The terms, yes. The descriptions and understanging of React (as an immediate mode wrapper over DOM) is shared across the community, all the way to Wikipedia:
"One way to have the flexibility and composability of an immediate mode GUI without the disadvantages of keeping the widget tree only in function calls, with the lack of direct control of how the GUI is drawn in the rendering engine would be to use a virtual widget tree, just like React uses a virtual DOM".
What you're arguing is little details about "how things were always done in immediate land" as this was set in stone.
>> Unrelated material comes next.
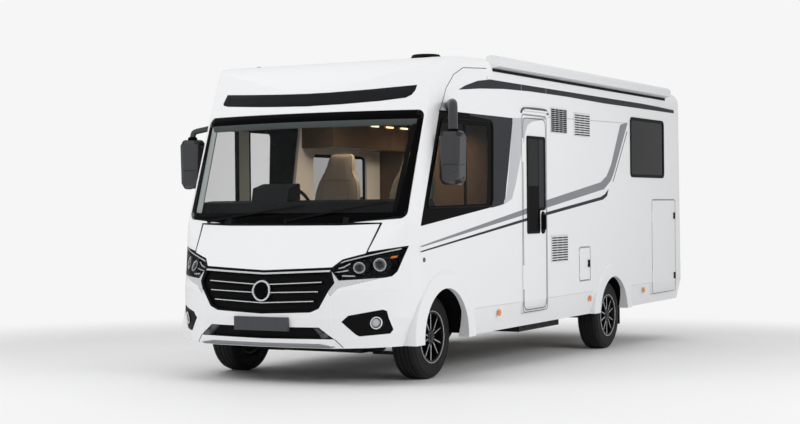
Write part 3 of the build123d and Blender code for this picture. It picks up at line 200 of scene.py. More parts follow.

Well, React and descriptions of the UI such as SwiftJS, also shown that you can apply the immediate UI concept to something other than direct drawing calls - namely, controlling a retained mode UI underneath with the same logic you'd call paint functions (or abstract them to "drawButton" and such).
It's not that you're wrong. It's just that you're right about the trees, not the forrest. It's the concept that matters, not the implementation details -- which is like complaining that "Linux can't be UNIX, it doesn't derive from ancient blessed code". Yeah, but it's still UNIX to everybody - and in fact today's de facto UNIX.
>I don't think the guy you linked is a React Dev.
I didn't say he was. In fact it says up there on the tweet he's doing Aurora, and that in that he was inspired from React and its immediate mode approach (he's the guy behind Lighttable/Aurora/Eve).